Víctor Jara murió durante los tormentosos días posteriores al golpe de estado, ocurrido en Chile el 11 de septiembre de 1973. Su voz y su guitarra se callaron sólo un momento. Después, miles de voces y de guitarras lo traen de regreso al presente y al futuro de nuestra patria y del mundo. De este modo, el artista nos regala una canción infinita, para que todos los seres humanos amantes de la paz la sigan cantando en cualquier tiempo y lugar.
Víctor Jara murió durante los tormentosos días posteriores al golpe de estado, ocurrido en Chile el 11 de septiembre de 1973. Su voz y su guitarra se callaron sólo un momento. Después, miles de voces y de guitarras lo traen de regreso al presente y al futuro de nuestra patria y del mundo. De este modo, el artista nos regala una canción infinita, para que todos los seres humanos amantes de la paz la sigan cantando en cualquier tiempo y lugar.

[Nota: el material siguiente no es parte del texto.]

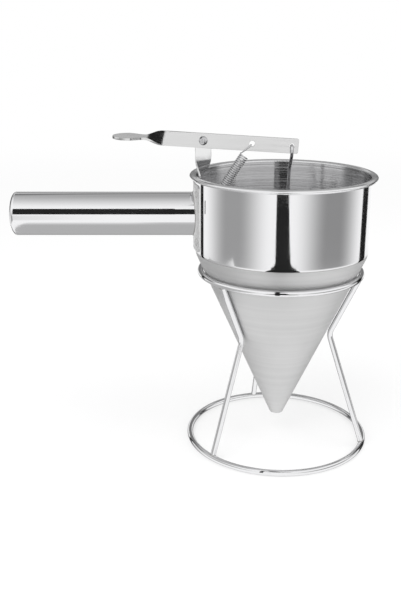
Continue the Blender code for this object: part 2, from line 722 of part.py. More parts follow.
def least_gap(points, radius):
    """Least clear distance between stretches of wire that are half a turn or more apart."""
    apart = SPRING_POINTS_PER_TURN // 2
    best = math.inf
    for i in range(len(points) - 1):
        middle = (points[i] + points[i + 1]) / 2
        for j in range(i + apart, len(points) - 1):
            start, end = points[j], points[j + 1]
            stretch = end - start
            share = min(max((middle - start).dot(stretch) / stretch.length_squared, 0), 1)
            best = min(best, (middle - start - stretch * share).length)
    return best - 2 * radius


def spring(group):
    finish = material("spring_steel", (0.55, 0.55, 0.56), 0.25)
    points = spring_points()
    print(f"least gap of the spring's wire to itself: {least_gap(points, SPRING_WIRE_RADIUS) / MM:.2f} mm")
    return wire("return_spring", points, SPRING_WIRE_RADIUS, group, finish, 1)


def plug_levels():
    low = NOZZLE_Z + PLUG_BOTTOM_ABOVE_NOZZLE
    return low, low + PLUG_TAPER_HEIGHT, low + PLUG_TAPER_HEIGHT + PLUG_CROWN_HEIGHT


def rod(group):
    """Wire that hooks through the lever from behind and hangs down to the plug."""
    finish = material("rod_steel", (0.60, 0.60, 0.61), 0.2)
    eye = on_lever(LEVER_ROD_ARM)
    back_y = LEVER_BACK_Y + SEAT_GAP + ROD_RADIUS
    front_y = LEVER_FRONT_Y - SEAT_GAP - ROD_RADIUS
    down = Vector((0, 0, -1))
    back_top = Vector((eye.x, back_y, eye.z))
    front_top = Vector((eye.x, front_y, eye.z))
    jog_top = front_top + down * ROD_FRONT_LEG
    jog_end = Vector((eye.x - ROD_JOG_X, 0, jog_top.z - ROD_JOG_LENGTH))
    crown_z = plug_levels()[2]
    end = Vector((0, 0, crown_z - PLUG_SOCKET_DEPTH + SEAT_GAP))
    entry = Vector((0, 0, crown_z + ROD_RADIUS))
    points = [back_top + down * ROD_TAIL]
    points += round_corner(points[0], back_top, front_top, ROD_HOOK_CORNER)
    points += round_corner(back_top, front_top, jog_top, ROD_HOOK_CORNER)
    points += round_corner(front_top, jog_top, jog_end, ROD_JOG_CORNER)
    points += round_corner(jog_top, jog_end, entry, ROD_JOG_CORNER)
    points += [jog_end.lerp(entry, share) for share in ROD_RUN_SHARES]
    points += [entry, end]
    return wire("stopper_rod", points, ROD_RADIUS, group, finish)


def round_corner(before, corner, after, reach):
    """Points that round a corner of a path in space, starting reach away from it."""
    a = corner + (before - corner).normalized() * reach
    b = corner + (after - corner).normalized() * reach
    points = []
    for share in spread(0, 1, CORNER_STEPS):
        points.append(a.lerp(corner, share).lerp(corner.lerp(b, share), share))
    return points


def plug(group):
    """Tapered plug that closes the cone just above the nozzle."""
    finish = material("plug_steel", (0.7, 0.7, 0.7), 0.25)
    low, taper_top, crown_top = plug_levels()
    inset = SHEET + SEAT_GAP
    socket = ROD_RADIUS + BORE_GAP
    low_r = cone_point(low, inset)
    high_r = cone_point(taper_top, inset)
    shoulder = high_r - PLUG_NECK_RADIUS
    crown = arc((PLUG_NECK_RADIUS, taper_top), shoulder, PLUG_CROWN_HEIGHT, math.pi / 2, 0, CORNER_STEPS)
    floor_z = crown_top - PLUG_SOCKET_DEPTH
    outline = [(0, floor_z), (socket, floor_z), (socket, crown_top)]
    outline += crown
    outline += [(low_r + PLUG_BLUNT * CONE_SLOPE, low + PLUG_BLUNT), (low_r - PLUG_BLUNT, low), (0, low)]
    return turned_solid("stopper_plug", outline, SMALL_STEPS, group, finish)


def main():
    clear_scene()
    parts = collection("dispensing_funnel")
    cutters = collection("cutters")
    cup(parts)
    cone(parts)
    handle(parts, cutters)
    stand(parts)
    lever(parts)
    bracket(parts)
    pivot(parts, cutters)
    spring(parts)
    rod(parts)
    plug(parts)

    frame = bpy.data.objects.new("funnel_axis", None)
    parts.objects.link(frame)
    frame.location = (AXIS_X, 0, 0)
    for piece in list(parts.objects) + list(cutters.objects):
        if piece is not frame:
            piece.parent = frame


main()
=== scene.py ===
"""Looks of a steel dispensing funnel on its wire stand: polished and satin metal, welds and studio.

Every piece is modelled in metres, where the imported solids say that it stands.
"""

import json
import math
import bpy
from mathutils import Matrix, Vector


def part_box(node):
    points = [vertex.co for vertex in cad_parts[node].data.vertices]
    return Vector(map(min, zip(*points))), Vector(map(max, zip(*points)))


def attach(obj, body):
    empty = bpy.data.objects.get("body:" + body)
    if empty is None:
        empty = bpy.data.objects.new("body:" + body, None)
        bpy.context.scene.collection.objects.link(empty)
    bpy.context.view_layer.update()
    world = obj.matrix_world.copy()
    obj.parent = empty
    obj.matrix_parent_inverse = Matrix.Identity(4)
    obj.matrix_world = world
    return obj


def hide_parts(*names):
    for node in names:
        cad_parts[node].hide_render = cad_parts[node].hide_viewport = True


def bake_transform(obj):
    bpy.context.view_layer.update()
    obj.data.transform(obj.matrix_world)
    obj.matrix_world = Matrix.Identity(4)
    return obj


bl_info = {
    "name": "Dispensing Funnel",
    "version": (1, 0, 0),
    "blender": (4, 5, 0),
    "location": "View3D > Sidebar > Funnel",
    "description": "Models a steel dispensing funnel with a sprung thumb lever and a wire stand",
    "category": "Add Mesh",
}

import bmesh
import bpy
from mathutils import Matrix, Vector

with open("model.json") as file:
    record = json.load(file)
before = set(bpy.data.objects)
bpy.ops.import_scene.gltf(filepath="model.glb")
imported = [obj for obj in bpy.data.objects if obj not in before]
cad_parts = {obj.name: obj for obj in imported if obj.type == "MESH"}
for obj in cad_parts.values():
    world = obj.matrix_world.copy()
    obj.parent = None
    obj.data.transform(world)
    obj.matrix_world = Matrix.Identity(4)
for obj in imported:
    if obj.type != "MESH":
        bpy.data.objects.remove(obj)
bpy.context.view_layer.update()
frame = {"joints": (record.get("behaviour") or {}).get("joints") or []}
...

El artista notable, extremadamente sensible y amante de su pueblo, de su mujer e hijas, tenía 40 años. Estaba en una etapa de plena madurez y compromiso con la vida y con su arte. Los agentes del Estado, militares defensores de la patria, le dispararon casi un proyectil por año de vida. En total, 44 tiros para 40 años de trabajo, superación, creación y amor. La muerte triunfó esos días de fría primavera, pero la luz de la vida volvió rápidamente, porque la partida del hombre, músico, poeta, actor, nos dejó su obra inmortal, que reafirma día a día la presencia insustituible de Víctor Jara en comunión con su amado pueblo.